One of his proudest career achievements was stewarding the approvals and advancing the development of Eggerts Crossing Village in Lawrenceville, which provides low income housing in an historically African American section of Lawrence Township. Years later, Fred Vereen Jr., past president of Lawrence Non-Profit Housing, Inc., recognized David as an integral component to the completion of the project.
Amongst David’s additional professional accomplishments were developing low income, senior citizen and family apartment projects, extensive involvement in several community banks, and being a leading force in bringing cable television to Hamilton Township.
David’s favorite place to be was on the golf course. David played golf his entire life, from joining the golf team at Duke to winning the club championship at Greenacres Country Club (now known as Cobblestone Creek) in five different decades. His involvement with Greenacres extended to serving on the Board and as President. His life-long dedication and commitment ensured the ongoing viability of the Club, including spearheading the recent land sale to construct housing, renovating the golf course and clubhouse, and creating a fresh environment for members and guests.
He was an original member of the Falls Country Club in Lake Worth, Florida, and he and Marilyn spent each winter in Boynton Beach for over 40 years. He had the first hole in one recorded at both the Falls and Metedeconk National in Jackson, NJ, where David was also an original member. One of his crowning golfing achievements was playing at over 1,000 golf courses around the world, including some of the all-time greats in Scotland and Ireland, and even Augusta National while a member of the Duke University golf team. His list of golf friends and acquaintances is endless; David always said he never met anyone he didn’t like on the golf course. He was also one of the original creators and board members for the First Tee of Greater Trenton which provides golf opportunities and life skills to young people.
One of David’s greatest and longest lasting traits was bringing people together. He was a connector always looking to create mutually beneficial personal and business relationships. Countless people looked to David as a resource of knowledge and leadership. His business and personal network was extensive, and he was always looking to combine the expertise of numerous people when starting a new project. He had an uncanny ability to build a team while providing guidance.
He loved to travel, especially to the south of France, developing lifelong relationships with many couples. Enjoying delicious food and wine with Marilyn as his favorite companion made him especially happy.
Most of all, he loved spending time with his family.
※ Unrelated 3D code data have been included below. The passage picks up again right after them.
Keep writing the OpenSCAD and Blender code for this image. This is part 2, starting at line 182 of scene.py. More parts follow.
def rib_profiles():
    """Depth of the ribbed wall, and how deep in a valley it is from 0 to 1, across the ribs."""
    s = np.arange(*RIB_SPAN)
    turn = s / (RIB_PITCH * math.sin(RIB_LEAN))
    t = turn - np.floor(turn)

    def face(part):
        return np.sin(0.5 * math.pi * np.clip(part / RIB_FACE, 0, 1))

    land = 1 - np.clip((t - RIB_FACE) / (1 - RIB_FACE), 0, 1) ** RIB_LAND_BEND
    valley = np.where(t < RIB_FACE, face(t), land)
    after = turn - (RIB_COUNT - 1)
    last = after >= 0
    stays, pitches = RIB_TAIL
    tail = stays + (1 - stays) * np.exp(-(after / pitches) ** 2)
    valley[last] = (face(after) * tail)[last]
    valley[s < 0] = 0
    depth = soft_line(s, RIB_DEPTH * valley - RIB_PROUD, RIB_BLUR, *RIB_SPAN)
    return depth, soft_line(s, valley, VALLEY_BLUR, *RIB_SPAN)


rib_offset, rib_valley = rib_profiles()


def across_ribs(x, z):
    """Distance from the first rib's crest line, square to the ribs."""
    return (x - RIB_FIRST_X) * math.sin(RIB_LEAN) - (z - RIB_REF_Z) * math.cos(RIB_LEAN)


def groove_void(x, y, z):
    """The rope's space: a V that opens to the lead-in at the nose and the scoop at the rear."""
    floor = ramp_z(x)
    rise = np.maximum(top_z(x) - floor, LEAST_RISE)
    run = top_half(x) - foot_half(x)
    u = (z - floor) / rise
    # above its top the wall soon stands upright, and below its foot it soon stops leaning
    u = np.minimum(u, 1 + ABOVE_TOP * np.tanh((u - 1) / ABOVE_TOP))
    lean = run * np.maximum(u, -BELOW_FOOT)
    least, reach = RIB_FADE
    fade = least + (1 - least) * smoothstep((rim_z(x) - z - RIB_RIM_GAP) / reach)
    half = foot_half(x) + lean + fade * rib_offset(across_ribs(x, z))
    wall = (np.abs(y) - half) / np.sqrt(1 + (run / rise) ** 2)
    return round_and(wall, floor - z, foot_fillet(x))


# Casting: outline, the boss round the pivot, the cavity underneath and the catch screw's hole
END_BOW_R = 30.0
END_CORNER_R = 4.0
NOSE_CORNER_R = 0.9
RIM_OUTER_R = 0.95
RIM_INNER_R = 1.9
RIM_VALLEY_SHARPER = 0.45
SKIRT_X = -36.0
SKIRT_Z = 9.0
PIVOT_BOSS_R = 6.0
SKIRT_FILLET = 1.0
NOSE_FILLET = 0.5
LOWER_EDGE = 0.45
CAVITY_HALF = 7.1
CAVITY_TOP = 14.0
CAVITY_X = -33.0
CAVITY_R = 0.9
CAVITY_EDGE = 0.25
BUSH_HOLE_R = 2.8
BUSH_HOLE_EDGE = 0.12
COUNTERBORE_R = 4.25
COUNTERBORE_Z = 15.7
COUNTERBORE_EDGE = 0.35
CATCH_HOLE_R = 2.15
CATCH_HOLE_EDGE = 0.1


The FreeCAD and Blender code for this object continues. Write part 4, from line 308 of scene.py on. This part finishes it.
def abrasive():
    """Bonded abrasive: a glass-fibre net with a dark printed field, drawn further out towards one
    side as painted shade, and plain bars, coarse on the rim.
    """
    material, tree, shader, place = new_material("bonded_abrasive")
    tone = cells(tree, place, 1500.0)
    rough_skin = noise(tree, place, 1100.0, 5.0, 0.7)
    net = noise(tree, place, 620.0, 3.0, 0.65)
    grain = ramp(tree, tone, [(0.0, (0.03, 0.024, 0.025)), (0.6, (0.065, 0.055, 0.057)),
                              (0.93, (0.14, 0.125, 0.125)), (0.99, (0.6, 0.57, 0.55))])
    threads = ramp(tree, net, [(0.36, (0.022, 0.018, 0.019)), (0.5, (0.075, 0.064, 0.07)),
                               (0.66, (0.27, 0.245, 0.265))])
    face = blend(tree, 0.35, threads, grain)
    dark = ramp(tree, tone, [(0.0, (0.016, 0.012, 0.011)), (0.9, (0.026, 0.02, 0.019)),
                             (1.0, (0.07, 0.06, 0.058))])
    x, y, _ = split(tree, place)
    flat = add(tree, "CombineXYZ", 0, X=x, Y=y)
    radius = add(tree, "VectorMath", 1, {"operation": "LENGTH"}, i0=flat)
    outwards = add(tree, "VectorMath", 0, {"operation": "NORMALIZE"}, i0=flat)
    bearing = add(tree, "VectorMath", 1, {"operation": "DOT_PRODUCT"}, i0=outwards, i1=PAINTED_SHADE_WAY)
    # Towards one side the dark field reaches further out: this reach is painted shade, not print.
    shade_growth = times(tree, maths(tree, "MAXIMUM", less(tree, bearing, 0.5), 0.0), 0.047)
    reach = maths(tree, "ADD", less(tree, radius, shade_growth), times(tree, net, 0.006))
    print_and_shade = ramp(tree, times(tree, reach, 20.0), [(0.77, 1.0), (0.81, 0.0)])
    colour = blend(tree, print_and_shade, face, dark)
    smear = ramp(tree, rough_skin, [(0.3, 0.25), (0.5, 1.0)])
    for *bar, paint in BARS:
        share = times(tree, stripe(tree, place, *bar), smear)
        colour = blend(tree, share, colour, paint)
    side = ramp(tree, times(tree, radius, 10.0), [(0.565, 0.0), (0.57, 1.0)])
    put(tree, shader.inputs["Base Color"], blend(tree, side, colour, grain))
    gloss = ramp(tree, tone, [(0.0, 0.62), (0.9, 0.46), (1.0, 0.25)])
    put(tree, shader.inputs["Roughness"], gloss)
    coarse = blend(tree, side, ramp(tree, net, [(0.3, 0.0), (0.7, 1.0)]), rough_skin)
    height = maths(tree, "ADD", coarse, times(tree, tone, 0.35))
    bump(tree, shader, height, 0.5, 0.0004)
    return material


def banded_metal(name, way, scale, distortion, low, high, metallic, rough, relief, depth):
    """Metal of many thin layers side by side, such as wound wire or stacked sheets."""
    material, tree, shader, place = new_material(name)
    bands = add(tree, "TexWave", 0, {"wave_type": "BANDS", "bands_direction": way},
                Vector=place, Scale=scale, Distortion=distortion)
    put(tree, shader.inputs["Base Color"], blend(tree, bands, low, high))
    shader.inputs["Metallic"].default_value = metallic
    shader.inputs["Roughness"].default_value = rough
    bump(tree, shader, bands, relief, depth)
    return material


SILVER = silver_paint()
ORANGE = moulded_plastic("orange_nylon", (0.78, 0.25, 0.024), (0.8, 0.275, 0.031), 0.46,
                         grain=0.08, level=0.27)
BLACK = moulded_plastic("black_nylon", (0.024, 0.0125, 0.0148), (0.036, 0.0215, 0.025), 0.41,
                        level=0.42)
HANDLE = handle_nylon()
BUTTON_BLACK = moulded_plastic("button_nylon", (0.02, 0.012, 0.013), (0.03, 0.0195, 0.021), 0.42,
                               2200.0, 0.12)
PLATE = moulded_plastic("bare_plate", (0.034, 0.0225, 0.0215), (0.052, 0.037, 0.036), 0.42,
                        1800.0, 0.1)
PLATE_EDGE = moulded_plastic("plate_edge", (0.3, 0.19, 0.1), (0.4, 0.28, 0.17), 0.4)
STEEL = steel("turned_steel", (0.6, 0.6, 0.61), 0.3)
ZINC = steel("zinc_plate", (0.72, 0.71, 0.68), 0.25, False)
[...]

Although spread throughout the country, he had very close relationships with his children and grandchildren, always providing guidance and insight when needed (and sometimes when not).
David is predeceased by his parents, Max and Janet Friedman, his son, Eric Friedman, and brother Richard Friedman. In addition to his wife of 63 years, Marilyn, he is survived by his brother Robert Friedman and sister-in-law Adele of Los Angeles, California; son Jeffrey Friedman and daughter-in-law Kathy Lee of Berkeley, California; son Steven Friedman and daughter-in-law Heath of Lawrenceville, NJ; daughter-in-law Amy Gutmann of Seattle, Washington; and seven loving grandchildren: Kelly (and husband Dan Buyanovsky), Margot, Ally, Ben, Lily, Julia, and Louisa Friedman.
He will be dearly missed by many, but he leaves a lasting impression on all who knew him.
Services will be private. The family will hold a memorial service when public gatherings are possible.